→ **TASK DIRECTIONS**: Include in the output exactly the lines from the opening of the data through the line containing "return Part.makePolygon(points +", and nothing more.
* Begin DATA EXCERPT *
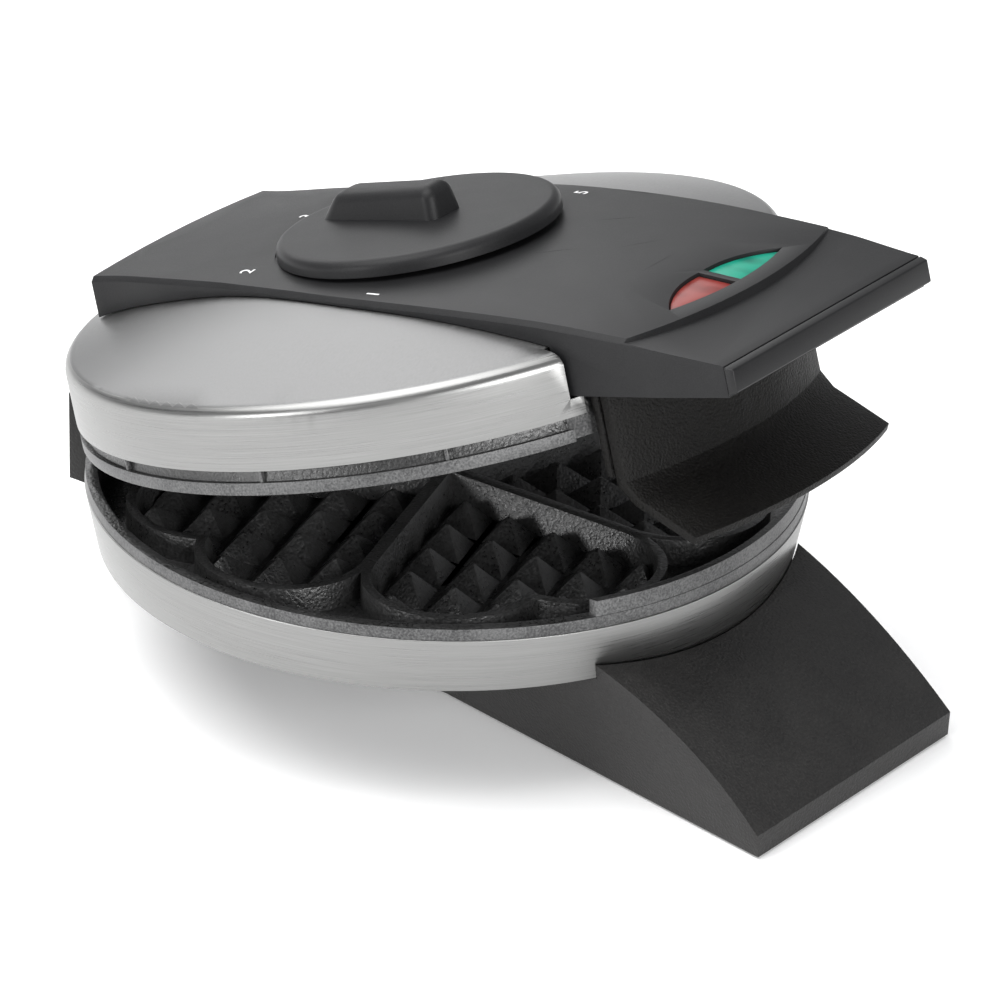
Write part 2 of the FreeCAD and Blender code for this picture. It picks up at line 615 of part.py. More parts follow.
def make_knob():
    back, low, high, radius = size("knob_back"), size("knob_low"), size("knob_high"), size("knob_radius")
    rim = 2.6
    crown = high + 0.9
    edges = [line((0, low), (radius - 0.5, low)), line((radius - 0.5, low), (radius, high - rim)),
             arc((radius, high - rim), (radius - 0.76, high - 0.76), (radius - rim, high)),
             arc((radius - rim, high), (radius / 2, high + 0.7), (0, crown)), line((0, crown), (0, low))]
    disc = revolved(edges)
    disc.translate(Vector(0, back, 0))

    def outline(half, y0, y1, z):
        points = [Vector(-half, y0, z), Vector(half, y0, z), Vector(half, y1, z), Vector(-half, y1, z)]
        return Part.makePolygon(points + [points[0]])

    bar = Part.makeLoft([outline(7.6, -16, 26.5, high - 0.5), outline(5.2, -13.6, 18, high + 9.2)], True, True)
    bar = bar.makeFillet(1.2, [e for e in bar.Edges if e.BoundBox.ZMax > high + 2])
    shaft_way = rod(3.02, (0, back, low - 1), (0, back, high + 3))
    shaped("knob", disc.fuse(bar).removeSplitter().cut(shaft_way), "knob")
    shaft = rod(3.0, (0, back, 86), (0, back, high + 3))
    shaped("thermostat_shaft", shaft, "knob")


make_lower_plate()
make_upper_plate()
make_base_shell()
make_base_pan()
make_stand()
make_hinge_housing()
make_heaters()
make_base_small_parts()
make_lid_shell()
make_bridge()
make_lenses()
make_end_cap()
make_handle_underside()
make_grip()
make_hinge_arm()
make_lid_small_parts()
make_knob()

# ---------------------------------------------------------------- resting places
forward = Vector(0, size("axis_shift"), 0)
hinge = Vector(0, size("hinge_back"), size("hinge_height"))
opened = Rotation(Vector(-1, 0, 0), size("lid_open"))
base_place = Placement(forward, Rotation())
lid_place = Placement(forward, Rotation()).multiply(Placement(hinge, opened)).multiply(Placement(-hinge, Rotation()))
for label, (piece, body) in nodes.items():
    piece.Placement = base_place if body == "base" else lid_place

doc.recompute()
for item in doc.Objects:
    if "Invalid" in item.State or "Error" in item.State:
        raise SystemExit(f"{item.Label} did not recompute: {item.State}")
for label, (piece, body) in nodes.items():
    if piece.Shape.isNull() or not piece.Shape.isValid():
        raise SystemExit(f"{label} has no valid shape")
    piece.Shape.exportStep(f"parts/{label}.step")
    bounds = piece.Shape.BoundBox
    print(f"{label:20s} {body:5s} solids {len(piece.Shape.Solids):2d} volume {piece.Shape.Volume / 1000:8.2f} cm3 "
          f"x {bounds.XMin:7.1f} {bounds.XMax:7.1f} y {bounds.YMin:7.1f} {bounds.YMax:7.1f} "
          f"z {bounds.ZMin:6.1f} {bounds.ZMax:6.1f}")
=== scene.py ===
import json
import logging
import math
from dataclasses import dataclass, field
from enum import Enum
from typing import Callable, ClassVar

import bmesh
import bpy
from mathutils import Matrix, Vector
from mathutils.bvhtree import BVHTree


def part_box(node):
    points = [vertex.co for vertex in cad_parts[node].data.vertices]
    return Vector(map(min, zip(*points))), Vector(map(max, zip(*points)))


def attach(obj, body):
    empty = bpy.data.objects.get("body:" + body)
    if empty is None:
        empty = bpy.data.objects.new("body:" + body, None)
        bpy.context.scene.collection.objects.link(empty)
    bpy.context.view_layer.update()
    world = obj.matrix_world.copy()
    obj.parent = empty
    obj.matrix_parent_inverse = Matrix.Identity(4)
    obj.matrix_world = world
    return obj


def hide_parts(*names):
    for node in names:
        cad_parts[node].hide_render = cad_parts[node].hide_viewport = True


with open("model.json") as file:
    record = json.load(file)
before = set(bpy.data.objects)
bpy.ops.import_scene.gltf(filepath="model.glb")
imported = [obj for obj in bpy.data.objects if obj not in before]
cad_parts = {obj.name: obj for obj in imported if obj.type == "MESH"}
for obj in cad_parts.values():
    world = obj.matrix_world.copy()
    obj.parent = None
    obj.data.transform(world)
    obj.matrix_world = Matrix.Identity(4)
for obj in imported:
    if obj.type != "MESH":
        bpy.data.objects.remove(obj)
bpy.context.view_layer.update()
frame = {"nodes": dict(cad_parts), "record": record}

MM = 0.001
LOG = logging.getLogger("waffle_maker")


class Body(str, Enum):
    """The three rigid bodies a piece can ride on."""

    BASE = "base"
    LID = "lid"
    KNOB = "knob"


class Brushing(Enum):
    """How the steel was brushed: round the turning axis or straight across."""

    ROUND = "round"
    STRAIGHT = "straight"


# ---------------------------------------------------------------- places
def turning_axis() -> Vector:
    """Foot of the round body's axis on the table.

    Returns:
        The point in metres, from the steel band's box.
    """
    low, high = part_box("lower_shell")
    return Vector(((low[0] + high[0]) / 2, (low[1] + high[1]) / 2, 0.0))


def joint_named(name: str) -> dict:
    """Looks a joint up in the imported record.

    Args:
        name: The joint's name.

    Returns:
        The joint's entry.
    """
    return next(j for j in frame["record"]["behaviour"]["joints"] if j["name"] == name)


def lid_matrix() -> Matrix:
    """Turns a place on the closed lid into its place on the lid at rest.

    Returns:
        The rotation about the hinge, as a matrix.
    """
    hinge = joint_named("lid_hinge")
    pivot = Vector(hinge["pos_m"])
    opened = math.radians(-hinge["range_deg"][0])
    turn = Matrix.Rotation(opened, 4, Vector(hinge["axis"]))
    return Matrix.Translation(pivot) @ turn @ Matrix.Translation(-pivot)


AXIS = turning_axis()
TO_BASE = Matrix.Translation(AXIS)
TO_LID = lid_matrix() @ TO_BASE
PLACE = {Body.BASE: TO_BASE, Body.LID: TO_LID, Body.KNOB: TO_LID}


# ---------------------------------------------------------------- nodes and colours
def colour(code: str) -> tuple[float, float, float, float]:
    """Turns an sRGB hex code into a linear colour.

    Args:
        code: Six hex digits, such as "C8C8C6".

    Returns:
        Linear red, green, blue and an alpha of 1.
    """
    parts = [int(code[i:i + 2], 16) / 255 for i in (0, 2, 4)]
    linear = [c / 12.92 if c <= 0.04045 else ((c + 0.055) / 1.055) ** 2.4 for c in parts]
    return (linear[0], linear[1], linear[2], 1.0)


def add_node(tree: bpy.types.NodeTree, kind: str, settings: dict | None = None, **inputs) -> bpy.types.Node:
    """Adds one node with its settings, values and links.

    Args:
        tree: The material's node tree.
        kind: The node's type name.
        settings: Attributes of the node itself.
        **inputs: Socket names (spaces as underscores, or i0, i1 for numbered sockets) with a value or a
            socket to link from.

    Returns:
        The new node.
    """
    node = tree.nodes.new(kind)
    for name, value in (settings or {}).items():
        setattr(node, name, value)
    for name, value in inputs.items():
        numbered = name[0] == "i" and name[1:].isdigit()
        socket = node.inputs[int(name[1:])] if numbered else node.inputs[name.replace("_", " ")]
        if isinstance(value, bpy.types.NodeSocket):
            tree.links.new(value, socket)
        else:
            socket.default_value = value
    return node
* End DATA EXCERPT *
→ **FINAL ANSWER**:
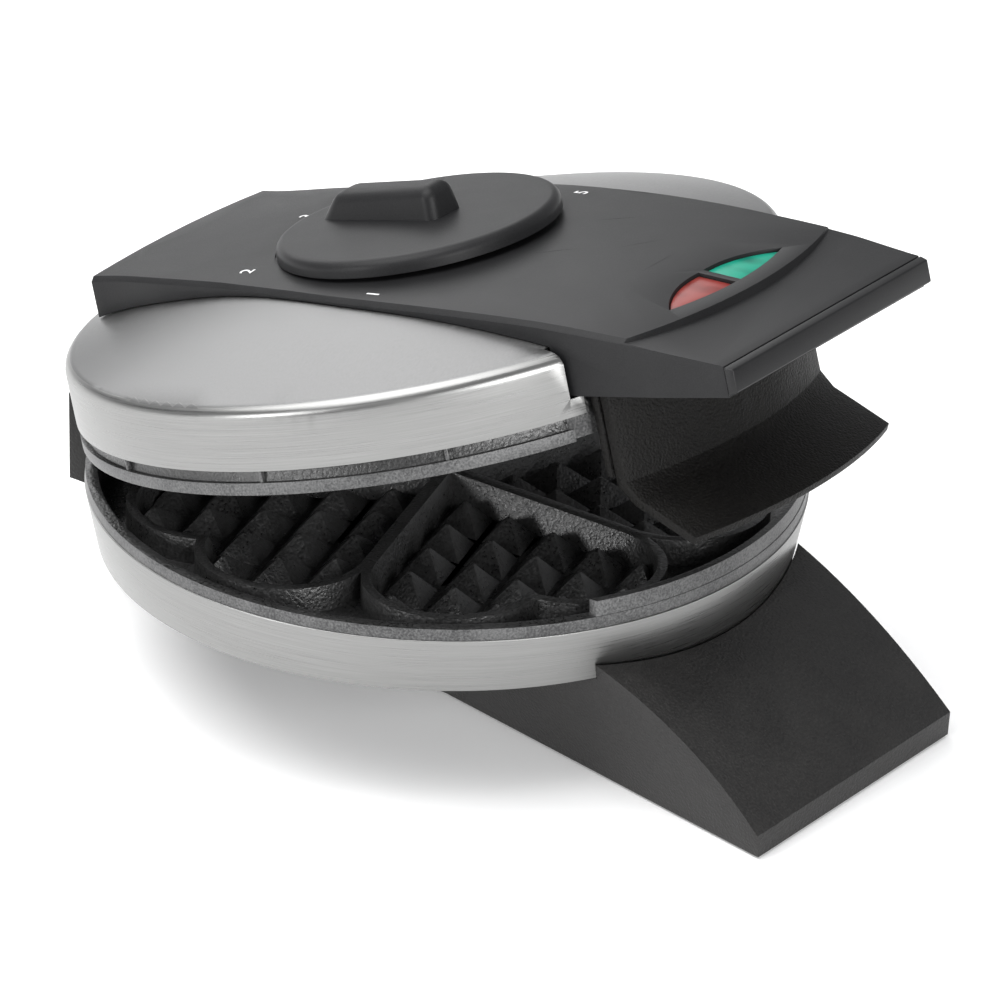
Write part 2 of the FreeCAD and Blender code for this picture. It picks up at line 615 of part.py. More parts follow.
def make_knob():
    back, low, high, radius = size("knob_back"), size("knob_low"), size("knob_high"), size("knob_radius")
    rim = 2.6
    crown = high + 0.9
    edges = [line((0, low), (radius - 0.5, low)), line((radius - 0.5, low), (radius, high - rim)),
             arc((radius, high - rim), (radius - 0.76, high - 0.76), (radius - rim, high)),
             arc((radius - rim, high), (radius / 2, high + 0.7), (0, crown)), line((0, crown), (0, low))]
    disc = revolved(edges)
    disc.translate(Vector(0, back, 0))

    def outline(half, y0, y1, z):
        points = [Vector(-half, y0, z), Vector(half, y0, z), Vector(half, y1, z), Vector(-half, y1, z)]
        return Part.makePolygon(points + [points[0]])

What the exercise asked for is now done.